Currently, regulatory pressure surrounding FSD is mounting. In October 2025, NHTSA launched an investigation into 2.88 million Tesla vehicles equipped with FSD, involving 58 reports of traffic safety violations, including 14 collisions and 23 injuries. Tesla even received a 30-day sales ban in California for allegedly exaggerating its assisted driving capabilities.

Clearly, in Fred Lambert's view, Tesla's shift to subscriptions reflects a lack of confidence in achieving full autonomous driving.

The capital markets also responded accordingly. After Musk's 'mandatory subscription order,' Tesla's stock closed down 1.79% on Wednesday.

Gordon Johnson, an analyst from GLJ Research, explained that Musk had long been selling owners the concept that 'FSD can appreciate in value'—meaning your car could one day earn money for you as a Robotaxi (autonomous taxi).

Conversely, if FSD can truly turn cars into money-making machines, why would Tesla cancel fixed-price sales? Does this imply that the long-term asset value of 'owning an FSD car' is not as high as imagined?

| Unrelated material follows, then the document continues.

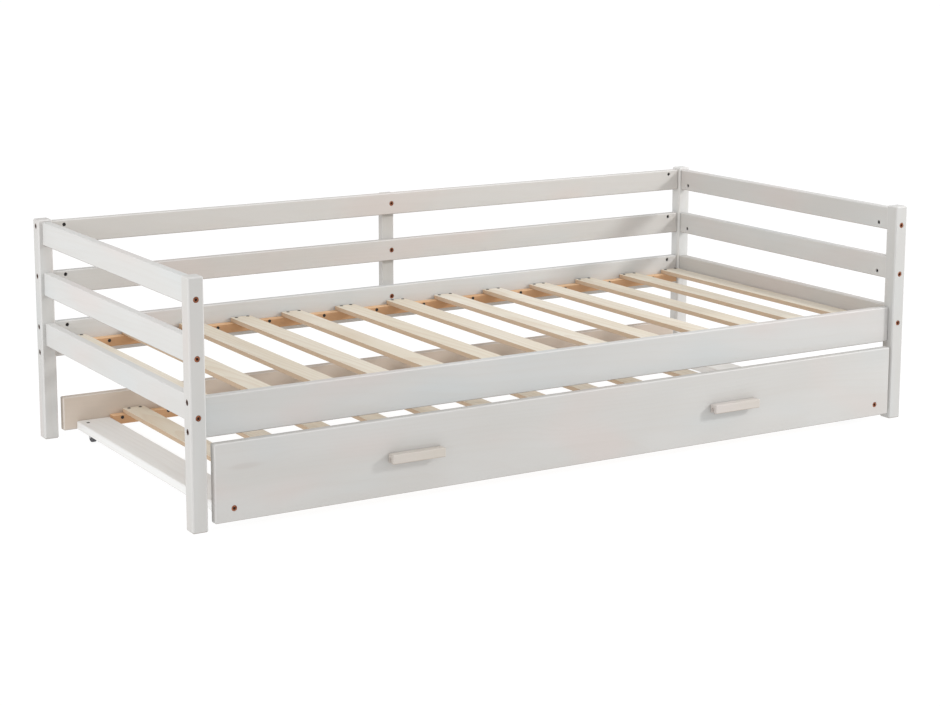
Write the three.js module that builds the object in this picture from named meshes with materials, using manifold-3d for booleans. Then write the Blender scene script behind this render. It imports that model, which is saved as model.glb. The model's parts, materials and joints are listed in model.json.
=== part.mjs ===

After all, in Musk's view, autonomous driving could bring Tesla a potential value of up to $1 trillion.

Back in China, the importance of autonomous driving to automakers is equally undeniable, yet its status is far lower. Many automakers, including Li Auto, have chosen to offer intelligent driving features permanently for free. Yu Kai, founder of Horizon Robotics, put it more directly: In his view, autonomous driving is the infrastructure of the smart car era and the most critical functional value point, but it is difficult to differentiate. Consequently, once autonomous driving becomes ubiquitous, it will be challenging for it to remain a core competitive edge for automakers.

As for how Tesla's core competitiveness will be demonstrated, it depends on how many people are willing to pay $99 per month.